## Given data:
** START **
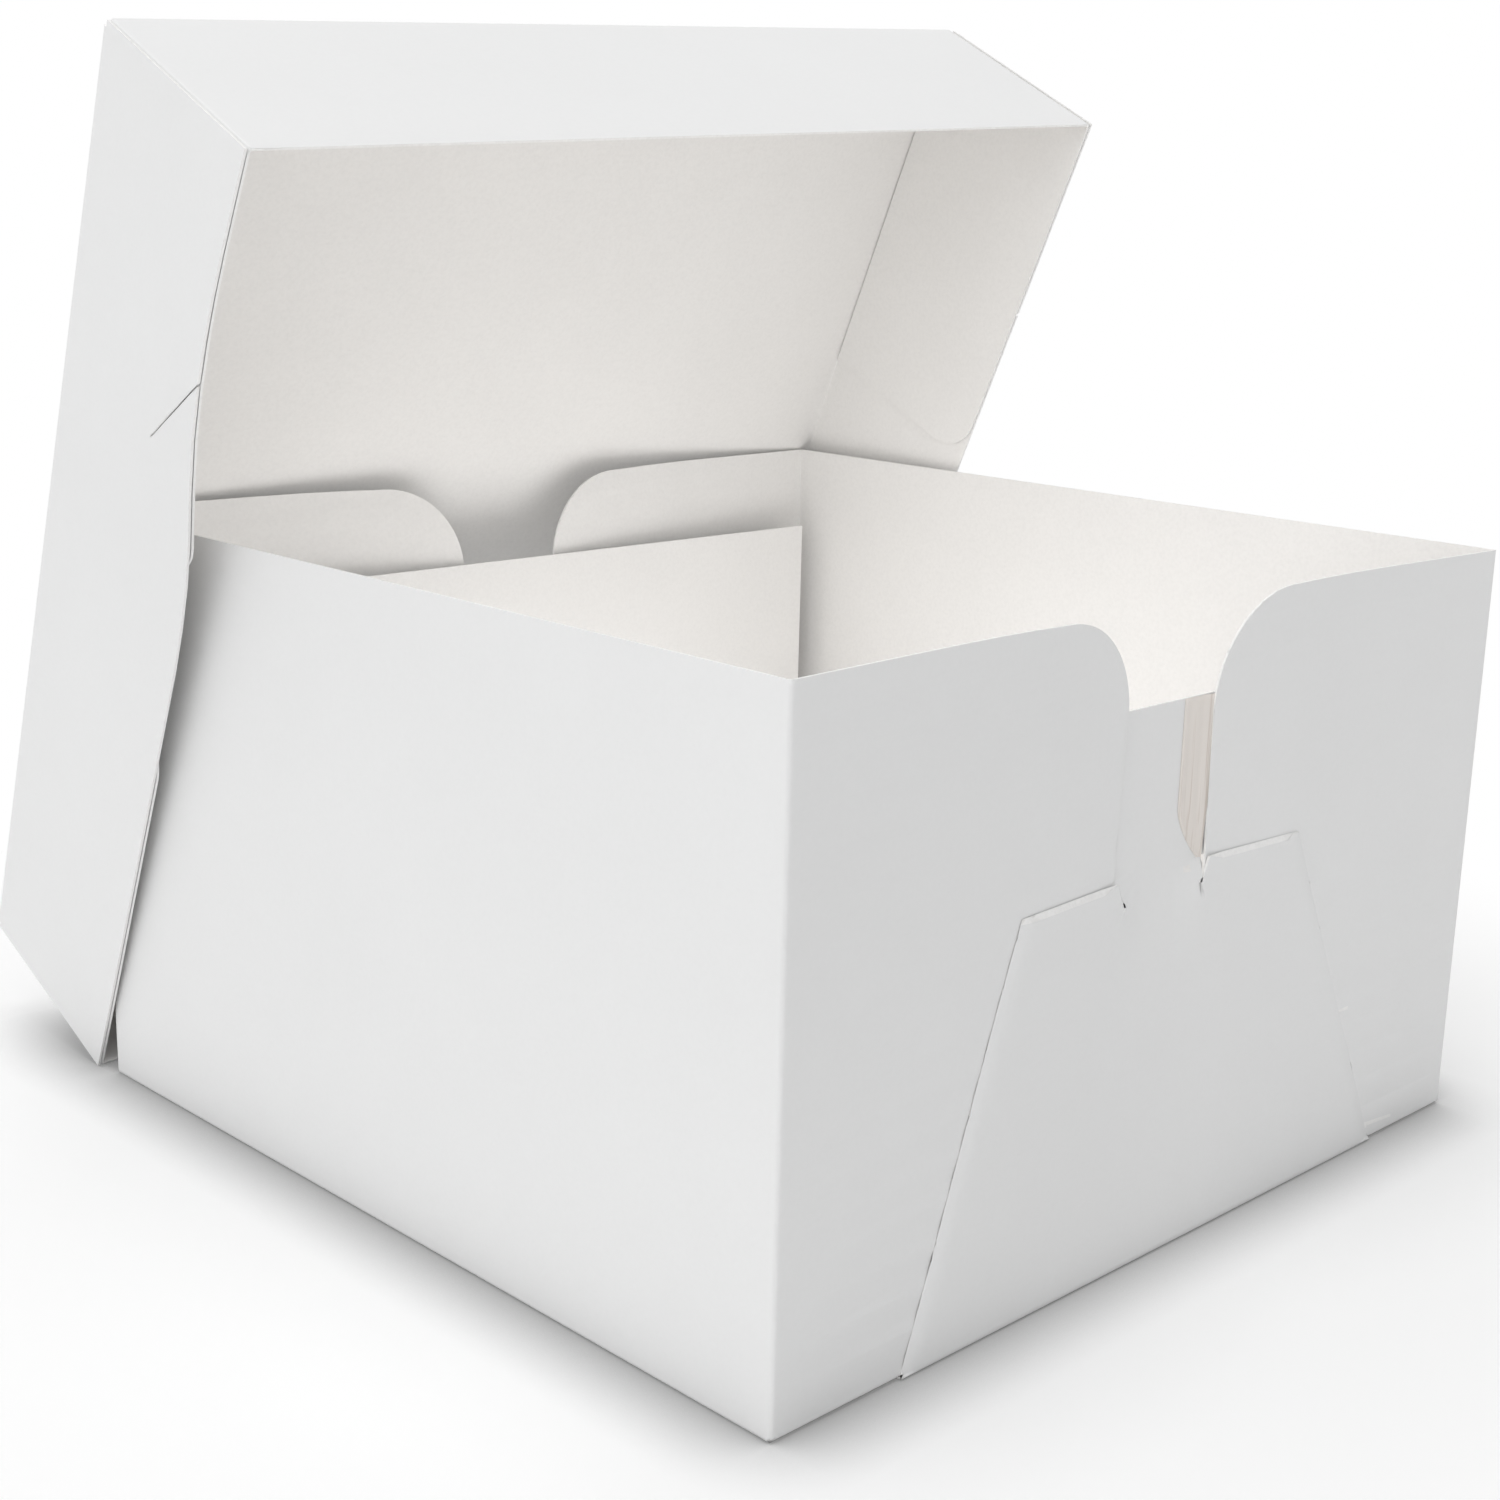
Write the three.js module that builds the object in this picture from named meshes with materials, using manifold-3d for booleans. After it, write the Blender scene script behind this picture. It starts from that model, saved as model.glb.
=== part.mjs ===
// Two-piece cake box of folded white card: a square base tray, and a shallow lid that leans on its back.
// Millimetres, Z up. The origin is the centre of the underside of the base.
// X runs along the front wall, Y from the front wall to the back wall.
import * as THREE from "three";
import { mergeVertices } from "three/addons/utils/BufferGeometryUtils.js";
import Module from "manifold-3d";

const wasm = await Module();
wasm.setup();

// Card, creases and clearances
const board = 0.6;
const skin = board / 2; // from a face of the card to its middle line
const gap = 0.3; // air between neighbouring sheets
const foldRadius = 1; // outside radius of a crease
const foldSteps = 4; // facets round a crease
const lap = 4; // how far two joined parts of one sheet run over each other
const past = 1; // how far a cutter runs past the card
const arcSteps = 20; // facets round a cut corner
const weld = 1e-4; // corners closer than this are one
const straight = 1e-6; // a smaller turn is no crease
const roughness = 0.62;

// Base
const baseColour = 0xf1f1ef;
const baseWidth = 254;
const baseHeight = 152;
const wingTurn = THREE.MathUtils.degToRad(4); // most that the wings are pushed in from square
const pushHeight = 103; // where they are pushed in most; at the floor they stand square
const wingGapTop = 31; // between the wings of one end, at the rim
const wingGapSlit = 34.5; // the same, where the neck goes through
const wingCornerRadius = 26;
const wingLevels = 18; // steps in the height of a curved wing
const slitHeight = 90; // top edge of the outer tongue of an end panel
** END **
## Stated exercise:
Each line with the string "this" in it needs to be found and copied.

## Result:
Write the three.js module that builds the object in this picture from named meshes with materials, using manifold-3d for booleans. After it, write the Blender scene script behind this picture. It starts from that model, saved as model.glb.
const weld = 1e-4; // corners closer than this are one